Die weißen Holzzäune sind so etwas wie das Markenzeichen Kentuckys. Tausende Meilen durchziehen das Land, überall werden Vollblüter gezüchtet. Aus der Luft betrachtet sieht der Fly-over-State aus wie ein riesiges Fliegengitter. Und immer häufiger kann man beobachten, wie sich die Privatjets der Scheiche wie dicke Hummeln darauf niederlassen. Wo sonst gibt es teurere Pferde zu kaufen als hier?

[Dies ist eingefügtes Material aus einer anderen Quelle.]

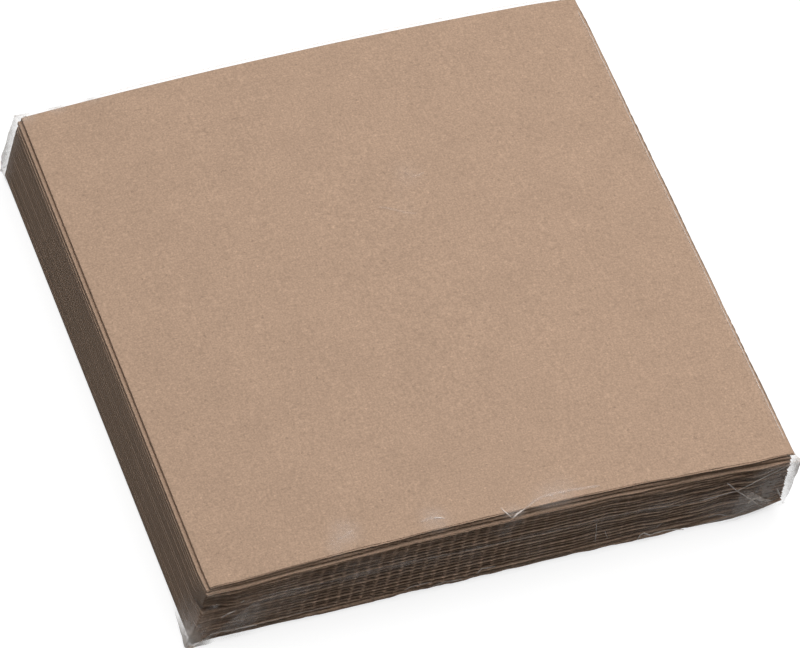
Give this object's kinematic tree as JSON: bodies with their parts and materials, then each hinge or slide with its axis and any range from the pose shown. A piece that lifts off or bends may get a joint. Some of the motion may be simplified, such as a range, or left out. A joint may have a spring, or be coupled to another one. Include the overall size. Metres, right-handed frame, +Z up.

Mehr als 500Gestüte wetteifern allein rund um Lexington, der selbsternannten "Pferdehauptstadt der Welt", um die Gunst der Scheiche. Das blaue Gras des "Blue Grass States" soll es sein, das die Pferde hier so starkmacht. Einer Kalksteinplatte dicht unter dem Boden verdanke das Gras nicht nur seinen blauen Schimmer, sondern auch seine vielen Nährstoffe, beschwören die Menschen hier. Sogar blaue Pferde wollen sie schon gesehen haben.

4. Frühstück mit Grits

Sklavenbefreiung oder Tradition? Abraham Lincoln oder Jefferson Davis? Nord oder Süd? Während des Bürgerkriegs war Kentucky der einzige Staat, der politisch nie ein klares Bekenntnis ablegte. Die kulinarische Entscheidung fiel hingegen recht eindeutig aus: zugunsten des Südens.

Dass Kentuckys Köche mehr draufhaben, als Hühnchenteile zu frittieren (jeder nach eigenem Geheimrezept, versteht sich), zeigt ein Blick in die Cafeteria der berühmten Keeneland-Rennbahn in Lexington. In der "Track Kitchen" treffen sich Stallburschen, Jockeys, Trainer, Manager und millionenschwere Pferdekäufer zum Essen. Die Nahrung ist allerdings eher etwas für hart arbeitende Stallburschen als für leichtgewichtige Jockeys. Schon das Frühstück hat es in sich: Grits (Maisgrütze), Biscuits (eine Art Semmel), Gravy (Bratensoße), Speck, Rühreier, Apfelkompott und zum richtig Sattwerden noch Brotpudding obendrauf.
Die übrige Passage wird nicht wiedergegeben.